### [What to work on]
From the records below, give the number of lines that contain the string "overall", without any other text.

start

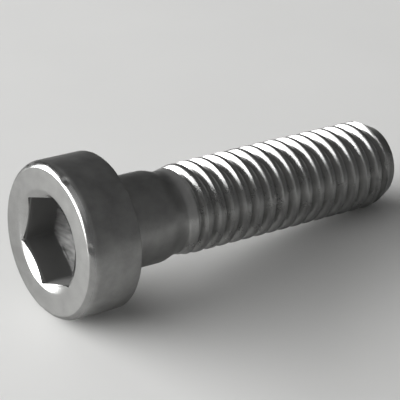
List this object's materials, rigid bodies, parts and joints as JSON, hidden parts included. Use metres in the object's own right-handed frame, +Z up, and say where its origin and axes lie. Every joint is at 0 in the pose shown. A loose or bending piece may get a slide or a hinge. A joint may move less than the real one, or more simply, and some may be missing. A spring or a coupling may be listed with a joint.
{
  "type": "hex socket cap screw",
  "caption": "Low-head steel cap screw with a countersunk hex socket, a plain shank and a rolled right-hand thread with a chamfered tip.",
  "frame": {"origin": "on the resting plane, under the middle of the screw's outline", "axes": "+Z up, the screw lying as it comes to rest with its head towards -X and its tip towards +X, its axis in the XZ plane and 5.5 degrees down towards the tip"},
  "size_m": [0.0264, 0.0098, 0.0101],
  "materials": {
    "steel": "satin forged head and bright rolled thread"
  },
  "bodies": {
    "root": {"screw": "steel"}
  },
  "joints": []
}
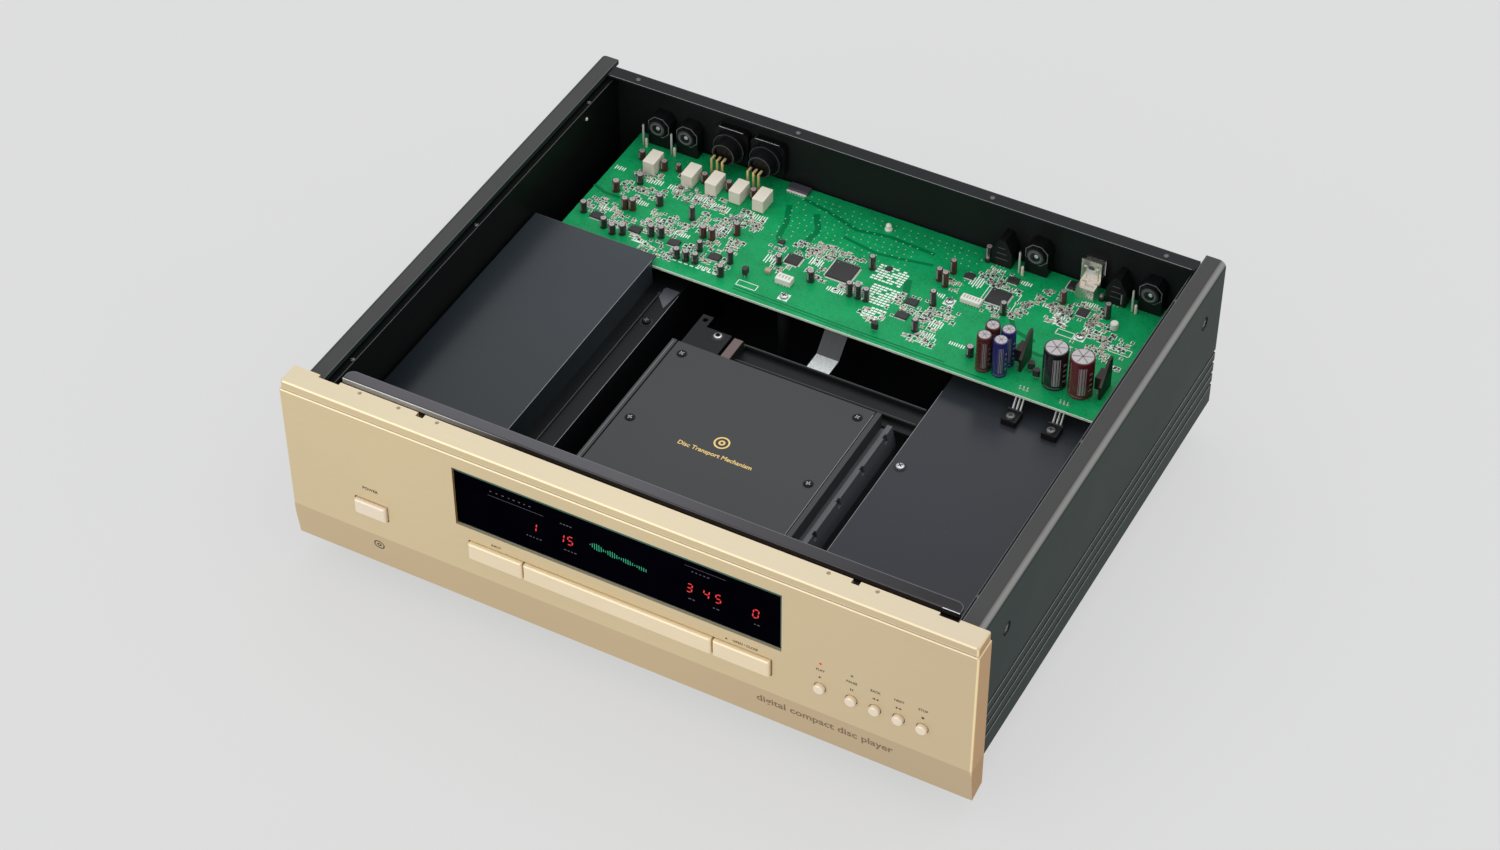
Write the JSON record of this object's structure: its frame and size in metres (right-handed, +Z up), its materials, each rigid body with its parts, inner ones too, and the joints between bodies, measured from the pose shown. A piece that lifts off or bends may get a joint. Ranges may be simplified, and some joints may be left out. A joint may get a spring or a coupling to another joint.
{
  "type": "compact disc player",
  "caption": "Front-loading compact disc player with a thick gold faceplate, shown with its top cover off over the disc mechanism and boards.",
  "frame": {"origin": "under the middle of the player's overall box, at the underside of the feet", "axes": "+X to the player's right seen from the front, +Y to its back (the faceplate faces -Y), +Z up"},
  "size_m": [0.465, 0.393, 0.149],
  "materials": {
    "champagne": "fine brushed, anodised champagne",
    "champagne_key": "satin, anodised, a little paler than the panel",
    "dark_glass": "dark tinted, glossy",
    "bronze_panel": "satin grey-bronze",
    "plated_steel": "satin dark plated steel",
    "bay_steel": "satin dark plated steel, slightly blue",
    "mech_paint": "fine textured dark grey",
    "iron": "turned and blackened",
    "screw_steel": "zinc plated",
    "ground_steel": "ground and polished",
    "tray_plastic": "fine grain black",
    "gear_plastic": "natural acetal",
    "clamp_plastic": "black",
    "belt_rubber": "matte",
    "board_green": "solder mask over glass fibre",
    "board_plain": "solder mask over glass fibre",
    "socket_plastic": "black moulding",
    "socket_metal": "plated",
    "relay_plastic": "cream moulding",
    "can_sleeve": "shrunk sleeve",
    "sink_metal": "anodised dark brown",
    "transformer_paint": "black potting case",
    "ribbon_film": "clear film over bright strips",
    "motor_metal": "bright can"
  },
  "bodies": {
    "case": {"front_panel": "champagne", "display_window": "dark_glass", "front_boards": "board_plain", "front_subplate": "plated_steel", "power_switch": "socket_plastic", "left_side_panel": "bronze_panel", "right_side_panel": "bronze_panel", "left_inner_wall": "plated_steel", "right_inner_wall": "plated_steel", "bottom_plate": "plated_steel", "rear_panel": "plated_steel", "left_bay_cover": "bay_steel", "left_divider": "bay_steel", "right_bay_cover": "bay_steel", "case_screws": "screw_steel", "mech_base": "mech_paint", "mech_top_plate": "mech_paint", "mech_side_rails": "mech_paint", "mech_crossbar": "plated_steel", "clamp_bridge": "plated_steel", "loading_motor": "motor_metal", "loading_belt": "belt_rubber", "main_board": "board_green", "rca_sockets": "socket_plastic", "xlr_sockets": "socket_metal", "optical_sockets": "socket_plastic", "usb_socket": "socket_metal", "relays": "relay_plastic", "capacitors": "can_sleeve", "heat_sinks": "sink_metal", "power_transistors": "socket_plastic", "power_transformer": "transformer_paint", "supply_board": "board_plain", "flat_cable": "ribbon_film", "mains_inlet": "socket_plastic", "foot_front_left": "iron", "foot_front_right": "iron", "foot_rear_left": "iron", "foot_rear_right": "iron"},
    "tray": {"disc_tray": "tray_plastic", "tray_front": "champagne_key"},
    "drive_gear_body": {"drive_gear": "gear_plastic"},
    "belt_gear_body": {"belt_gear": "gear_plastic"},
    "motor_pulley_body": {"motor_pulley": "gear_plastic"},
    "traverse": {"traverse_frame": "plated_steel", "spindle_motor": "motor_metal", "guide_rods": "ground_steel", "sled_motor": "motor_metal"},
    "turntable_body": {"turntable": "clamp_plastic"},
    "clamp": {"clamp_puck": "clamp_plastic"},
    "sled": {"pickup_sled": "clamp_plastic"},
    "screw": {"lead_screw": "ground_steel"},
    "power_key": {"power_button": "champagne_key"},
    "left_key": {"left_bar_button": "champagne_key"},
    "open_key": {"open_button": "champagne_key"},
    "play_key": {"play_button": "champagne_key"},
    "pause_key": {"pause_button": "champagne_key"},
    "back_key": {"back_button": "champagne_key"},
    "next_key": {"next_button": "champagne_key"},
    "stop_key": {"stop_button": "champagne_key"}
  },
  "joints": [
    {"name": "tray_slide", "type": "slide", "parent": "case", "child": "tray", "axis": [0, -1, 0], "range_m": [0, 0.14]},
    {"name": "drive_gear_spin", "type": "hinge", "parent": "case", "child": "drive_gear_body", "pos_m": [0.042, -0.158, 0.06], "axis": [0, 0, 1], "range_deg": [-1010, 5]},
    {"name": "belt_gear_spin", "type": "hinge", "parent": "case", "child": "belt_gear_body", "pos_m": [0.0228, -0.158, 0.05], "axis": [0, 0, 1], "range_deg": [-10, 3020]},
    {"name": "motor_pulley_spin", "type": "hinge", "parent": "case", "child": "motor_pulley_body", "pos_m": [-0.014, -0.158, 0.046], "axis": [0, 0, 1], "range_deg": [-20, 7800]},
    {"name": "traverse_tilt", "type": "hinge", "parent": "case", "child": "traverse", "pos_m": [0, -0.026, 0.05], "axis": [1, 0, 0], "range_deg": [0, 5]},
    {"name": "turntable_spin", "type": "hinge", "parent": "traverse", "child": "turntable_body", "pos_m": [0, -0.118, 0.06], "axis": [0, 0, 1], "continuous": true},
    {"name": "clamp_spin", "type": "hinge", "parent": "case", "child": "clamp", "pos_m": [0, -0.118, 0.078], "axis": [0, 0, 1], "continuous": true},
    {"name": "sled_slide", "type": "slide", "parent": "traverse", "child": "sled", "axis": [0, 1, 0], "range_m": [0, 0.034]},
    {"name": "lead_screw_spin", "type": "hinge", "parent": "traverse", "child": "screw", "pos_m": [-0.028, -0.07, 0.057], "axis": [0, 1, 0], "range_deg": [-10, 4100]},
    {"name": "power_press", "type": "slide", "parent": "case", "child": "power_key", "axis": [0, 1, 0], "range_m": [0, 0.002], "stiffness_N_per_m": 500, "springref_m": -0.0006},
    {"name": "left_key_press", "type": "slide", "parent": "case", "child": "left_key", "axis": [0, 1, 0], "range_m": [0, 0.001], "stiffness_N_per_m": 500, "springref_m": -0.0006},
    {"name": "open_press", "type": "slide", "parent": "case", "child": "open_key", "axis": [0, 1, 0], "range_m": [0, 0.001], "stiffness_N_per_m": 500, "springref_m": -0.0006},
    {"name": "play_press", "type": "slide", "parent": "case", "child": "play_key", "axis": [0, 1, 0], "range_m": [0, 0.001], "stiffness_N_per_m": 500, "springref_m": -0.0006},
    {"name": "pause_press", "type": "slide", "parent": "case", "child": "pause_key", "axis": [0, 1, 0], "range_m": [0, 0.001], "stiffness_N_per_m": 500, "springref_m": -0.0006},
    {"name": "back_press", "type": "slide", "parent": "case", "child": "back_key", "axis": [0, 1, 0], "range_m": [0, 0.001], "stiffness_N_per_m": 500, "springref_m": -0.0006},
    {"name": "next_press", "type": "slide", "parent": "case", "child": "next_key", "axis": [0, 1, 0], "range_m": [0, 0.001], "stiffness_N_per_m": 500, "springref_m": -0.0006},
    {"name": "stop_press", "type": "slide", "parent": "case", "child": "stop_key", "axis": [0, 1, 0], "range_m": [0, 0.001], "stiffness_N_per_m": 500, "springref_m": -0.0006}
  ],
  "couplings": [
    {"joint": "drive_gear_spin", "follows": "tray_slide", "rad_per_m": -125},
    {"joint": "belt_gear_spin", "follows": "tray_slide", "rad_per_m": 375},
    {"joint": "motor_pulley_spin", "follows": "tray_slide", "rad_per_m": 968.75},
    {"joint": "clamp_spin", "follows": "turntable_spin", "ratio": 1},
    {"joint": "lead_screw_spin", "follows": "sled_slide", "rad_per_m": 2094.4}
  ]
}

end
start

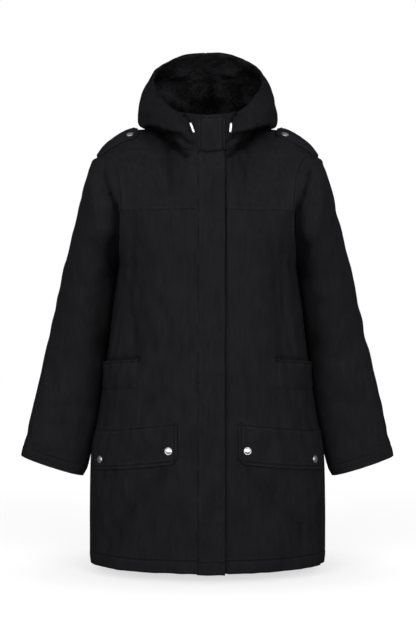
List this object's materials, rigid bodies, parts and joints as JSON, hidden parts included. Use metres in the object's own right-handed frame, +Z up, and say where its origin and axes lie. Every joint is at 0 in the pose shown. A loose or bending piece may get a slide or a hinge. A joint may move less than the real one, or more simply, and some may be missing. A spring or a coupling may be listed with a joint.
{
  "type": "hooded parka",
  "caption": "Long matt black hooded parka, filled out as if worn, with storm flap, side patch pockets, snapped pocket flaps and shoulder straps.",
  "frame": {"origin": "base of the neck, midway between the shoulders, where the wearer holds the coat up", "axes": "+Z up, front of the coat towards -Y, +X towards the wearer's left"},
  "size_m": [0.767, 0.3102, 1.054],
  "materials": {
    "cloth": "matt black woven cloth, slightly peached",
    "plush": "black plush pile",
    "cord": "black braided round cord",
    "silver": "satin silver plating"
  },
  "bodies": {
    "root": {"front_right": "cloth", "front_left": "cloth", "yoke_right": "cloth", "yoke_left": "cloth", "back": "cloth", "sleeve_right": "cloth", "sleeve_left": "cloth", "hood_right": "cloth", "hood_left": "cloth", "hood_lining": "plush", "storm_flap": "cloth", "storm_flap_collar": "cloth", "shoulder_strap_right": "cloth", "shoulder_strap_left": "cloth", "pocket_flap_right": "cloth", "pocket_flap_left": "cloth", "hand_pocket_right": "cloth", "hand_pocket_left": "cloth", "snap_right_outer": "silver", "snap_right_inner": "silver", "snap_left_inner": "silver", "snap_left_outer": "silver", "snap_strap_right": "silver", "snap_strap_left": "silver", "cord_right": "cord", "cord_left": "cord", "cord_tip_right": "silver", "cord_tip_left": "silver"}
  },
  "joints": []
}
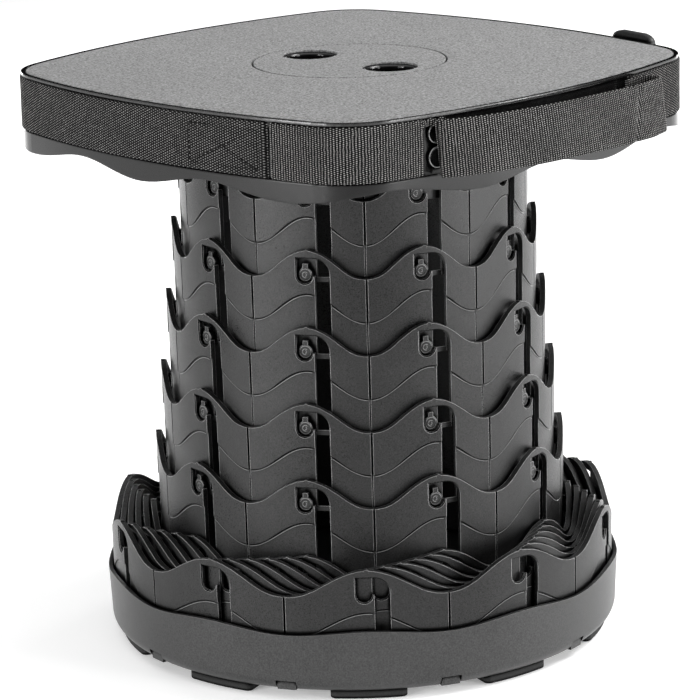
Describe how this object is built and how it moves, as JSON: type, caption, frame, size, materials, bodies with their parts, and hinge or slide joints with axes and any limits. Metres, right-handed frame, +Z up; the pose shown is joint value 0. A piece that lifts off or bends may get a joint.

end
start

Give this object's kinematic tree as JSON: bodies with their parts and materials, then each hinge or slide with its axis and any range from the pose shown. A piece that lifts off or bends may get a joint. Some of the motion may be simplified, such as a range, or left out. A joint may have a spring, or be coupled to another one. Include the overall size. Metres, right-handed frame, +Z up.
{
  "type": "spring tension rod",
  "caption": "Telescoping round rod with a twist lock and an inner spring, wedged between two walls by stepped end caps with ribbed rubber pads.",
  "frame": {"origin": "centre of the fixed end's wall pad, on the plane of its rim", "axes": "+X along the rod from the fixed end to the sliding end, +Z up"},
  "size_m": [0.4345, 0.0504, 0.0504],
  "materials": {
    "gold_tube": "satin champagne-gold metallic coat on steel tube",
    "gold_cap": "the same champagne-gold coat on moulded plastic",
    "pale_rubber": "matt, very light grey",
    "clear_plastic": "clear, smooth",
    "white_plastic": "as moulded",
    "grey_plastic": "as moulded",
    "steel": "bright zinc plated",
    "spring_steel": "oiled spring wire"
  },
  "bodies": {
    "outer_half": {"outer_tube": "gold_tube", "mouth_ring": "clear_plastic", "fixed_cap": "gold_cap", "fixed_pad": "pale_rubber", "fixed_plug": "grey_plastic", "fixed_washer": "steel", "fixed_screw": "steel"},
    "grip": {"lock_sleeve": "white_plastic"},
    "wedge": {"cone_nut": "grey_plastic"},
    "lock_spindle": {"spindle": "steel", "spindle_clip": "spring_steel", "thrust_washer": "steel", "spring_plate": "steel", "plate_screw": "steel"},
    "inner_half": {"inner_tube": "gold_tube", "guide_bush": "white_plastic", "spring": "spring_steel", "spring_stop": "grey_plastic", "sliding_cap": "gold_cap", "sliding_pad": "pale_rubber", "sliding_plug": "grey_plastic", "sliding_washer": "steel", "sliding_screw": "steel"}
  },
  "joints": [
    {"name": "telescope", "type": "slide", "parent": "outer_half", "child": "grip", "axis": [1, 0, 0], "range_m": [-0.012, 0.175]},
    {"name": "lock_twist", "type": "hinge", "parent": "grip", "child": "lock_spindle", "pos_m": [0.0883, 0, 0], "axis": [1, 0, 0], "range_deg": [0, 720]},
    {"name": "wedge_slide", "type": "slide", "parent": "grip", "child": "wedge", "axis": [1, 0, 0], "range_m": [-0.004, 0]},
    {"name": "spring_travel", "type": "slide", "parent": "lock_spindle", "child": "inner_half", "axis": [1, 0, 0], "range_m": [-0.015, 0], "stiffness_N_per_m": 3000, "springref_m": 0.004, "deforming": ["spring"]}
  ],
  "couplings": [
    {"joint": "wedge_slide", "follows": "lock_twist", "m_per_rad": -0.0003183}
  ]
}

end

### [Final answer]
2